GIVEN REQUEST -> Extract the complete listing and repeat it word for word.

>> Begin

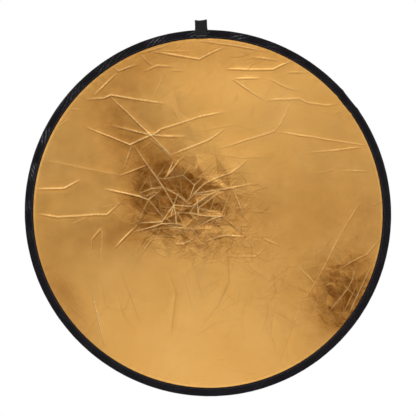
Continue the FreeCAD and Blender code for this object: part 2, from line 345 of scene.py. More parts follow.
def webbing_material():
    """Matt black webbing: warp ribs along it, and a weft that shows between them."""
    nodes = Surface("webbing", Sheen_Weight=0.04, Sheen_Roughness=0.5, Specular_IOR_Level=0.12)
    place = nodes.uv()
    tone = nodes.patches(place, 250.0, 0.0, 1.0)
    nodes.colour(nodes.mix(tone, (0.004, 0.004, 0.005), (0.012, 0.012, 0.013)))
    nodes.roughness(nodes.patches(place, 400.0, 0.7, 0.9))
    fibres = nodes.noise(nodes.uv(1.0, 0.25), 2500.0, detail=2.0)
    nodes.bump([(fibres, 0.4, 0.08 * MM)])
    return nodes.material


def thread_material():
    """Twisted black polyester thread."""
    nodes = Surface("thread", Sheen_Weight=0.2)
    place = nodes.uv()
    nodes.colour(nodes.mix(nodes.noise(place, 500.0), (0.016, 0.015, 0.017), (0.04, 0.038, 0.042)))
    nodes.roughness(nodes.patches(place, 300.0, 0.45, 0.65))
    twist = nodes.wave(place, 600.0, "DIAGONAL")
    nodes.bump([(twist, 0.5, 0.08 * MM)])
    return nodes.material


def steel_material(name, pale, deep, roughness):
    """Rolled steel: fine lines along the strip, and a tone that is a little uneven."""
    nodes = Surface(name, Metallic=1.0)
    lines = nodes.noise(nodes.uv(0.02, 1.0), 3000.0, detail=2.0)
    nodes.colour(nodes.mix(nodes.patches(nodes.uv(), 40.0, 0.0, 1.0), pale, deep))
    nodes.roughness(nodes.spread(lines, 0.3, 0.7, roughness - 0.06, roughness + 0.08))
    nodes.bump([(lines, 0.3, 0.02 * MM)])
    return nodes.material


def shrink_tube_material():
    """Black shrink tube, slightly wrinkled."""
    nodes = Surface("wrap_plastic")
    place = nodes.uv()
    nodes.colour(nodes.mix(nodes.noise(place, 150.0), (0.012, 0.012, 0.012), (0.03, 0.03, 0.03)))
    nodes.roughness(nodes.patches(place, 220.0, 0.4, 0.6))
    nodes.bump([(nodes.noise(place, 260.0, detail=4.0), 0.4, 0.1 * MM)])
    return nodes.material


# ------------------------------------------------------------------ the creased cloths

# Creases of the cloths, in millimetres from the disc's centre, to the right and up, with the disc
# turned as it is in the camera's view. Each one is a run of straight folds.
LONG_CREASES = [
    [(-197, 186), (-170, 188), (-158, 193), (-75, 180)],
    [(-158, 189), (-121, 154), (-93, 127), (-58, 92)],
    [(-185, 193), (-150, 227)],
    [(-197, 140), (-128, 112), (-84, 132), (-76, 138), (-14, 158), (23, 165)],
    [(-121, 110), (-74, 44), (-56, 13), (-27, 11), (2, 30), (18, 37)],
    [(-279, 40), (-235, 41), (-211, 54)],
    [(-169, 40), (-114, 28), (-97, 22), (-83, 33)],
    [(-156, 143), (-98, 129), (-66, 126), (-38, 126)],
    [(-60, 96), (1, 120), (26, 137)],
    [(-102, 233), (-84, 241), (-60, 240)],
    [(-89, 264), (-14, 252), (2, 261), (27, 272)],
    [(31, 236), (66, 235), (107, 236), (137, 250)],
    [(98, 185), (129, 187), (150, 188), (165, 181), (195, 177), (210, 180)],
    [(134, 177), (118, 147), (110, 135), (82, 126), (39, 112), (21, 107)],
    [(114, 134), (190, 122), (249, 113), (258, 112)],
    [(-34, 19), (-23, 32), (-6, 48), (17, 59), (39, 67), (63, 86)],
    [(-276, -1), (-246, -6), (-210, -4), (-186, -2), (-165, -2), (-144, 17)],
    [(-152, -56), (-129, -32), (-116, -20)],
    [(-120, -30), (-75, -17), (-53, -17)],
    [(248, 15), (227, -17), (207, -52), (190, -87), (178, -108)],
    [(242, -87), (236, -108), (229, -122), (198, -160)],
    [(269, -83), (250, -121), (232, -160), (223, -177)],
]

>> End

TASK SOLUTION ->
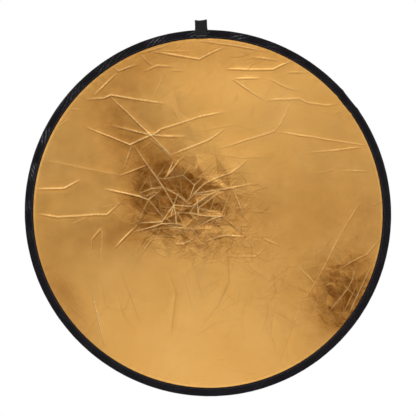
Continue the FreeCAD and Blender code for this object: part 2, from line 345 of scene.py. More parts follow.
def webbing_material():
    """Matt black webbing: warp ribs along it, and a weft that shows between them."""
    nodes = Surface("webbing", Sheen_Weight=0.04, Sheen_Roughness=0.5, Specular_IOR_Level=0.12)
    place = nodes.uv()
    tone = nodes.patches(place, 250.0, 0.0, 1.0)
    nodes.colour(nodes.mix(tone, (0.004, 0.004, 0.005), (0.012, 0.012, 0.013)))
    nodes.roughness(nodes.patches(place, 400.0, 0.7, 0.9))
    fibres = nodes.noise(nodes.uv(1.0, 0.25), 2500.0, detail=2.0)
    nodes.bump([(fibres, 0.4, 0.08 * MM)])
    return nodes.material


def thread_material():
    """Twisted black polyester thread."""
    nodes = Surface("thread", Sheen_Weight=0.2)
    place = nodes.uv()
    nodes.colour(nodes.mix(nodes.noise(place, 500.0), (0.016, 0.015, 0.017), (0.04, 0.038, 0.042)))
    nodes.roughness(nodes.patches(place, 300.0, 0.45, 0.65))
    twist = nodes.wave(place, 600.0, "DIAGONAL")
    nodes.bump([(twist, 0.5, 0.08 * MM)])
    return nodes.material


def steel_material(name, pale, deep, roughness):
    """Rolled steel: fine lines along the strip, and a tone that is a little uneven."""
    nodes = Surface(name, Metallic=1.0)
    lines = nodes.noise(nodes.uv(0.02, 1.0), 3000.0, detail=2.0)
    nodes.colour(nodes.mix(nodes.patches(nodes.uv(), 40.0, 0.0, 1.0), pale, deep))
    nodes.roughness(nodes.spread(lines, 0.3, 0.7, roughness - 0.06, roughness + 0.08))
    nodes.bump([(lines, 0.3, 0.02 * MM)])
    return nodes.material


def shrink_tube_material():
    """Black shrink tube, slightly wrinkled."""
    nodes = Surface("wrap_plastic")
    place = nodes.uv()
    nodes.colour(nodes.mix(nodes.noise(place, 150.0), (0.012, 0.012, 0.012), (0.03, 0.03, 0.03)))
    nodes.roughness(nodes.patches(place, 220.0, 0.4, 0.6))
    nodes.bump([(nodes.noise(place, 260.0, detail=4.0), 0.4, 0.1 * MM)])
    return nodes.material


# ------------------------------------------------------------------ the creased cloths

# Creases of the cloths, in millimetres from the disc's centre, to the right and up, with the disc
# turned as it is in the camera's view. Each one is a run of straight folds.
LONG_CREASES = [
    [(-197, 186), (-170, 188), (-158, 193), (-75, 180)],
    [(-158, 189), (-121, 154), (-93, 127), (-58, 92)],
    [(-185, 193), (-150, 227)],
    [(-197, 140), (-128, 112), (-84, 132), (-76, 138), (-14, 158), (23, 165)],
    [(-121, 110), (-74, 44), (-56, 13), (-27, 11), (2, 30), (18, 37)],
    [(-279, 40), (-235, 41), (-211, 54)],
    [(-169, 40), (-114, 28), (-97, 22), (-83, 33)],
    [(-156, 143), (-98, 129), (-66, 126), (-38, 126)],
    [(-60, 96), (1, 120), (26, 137)],
    [(-102, 233), (-84, 241), (-60, 240)],
    [(-89, 264), (-14, 252), (2, 261), (27, 272)],
    [(31, 236), (66, 235), (107, 236), (137, 250)],
    [(98, 185), (129, 187), (150, 188), (165, 181), (195, 177), (210, 180)],
    [(134, 177), (118, 147), (110, 135), (82, 126), (39, 112), (21, 107)],
    [(114, 134), (190, 122), (249, 113), (258, 112)],
    [(-34, 19), (-23, 32), (-6, 48), (17, 59), (39, 67), (63, 86)],
    [(-276, -1), (-246, -6), (-210, -4), (-186, -2), (-165, -2), (-144, 17)],
    [(-152, -56), (-129, -32), (-116, -20)],
    [(-120, -30), (-75, -17), (-53, -17)],
    [(248, 15), (227, -17), (207, -52), (190, -87), (178, -108)],
    [(242, -87), (236, -108), (229, -122), (198, -160)],
    [(269, -83), (250, -121), (232, -160), (223, -177)],
]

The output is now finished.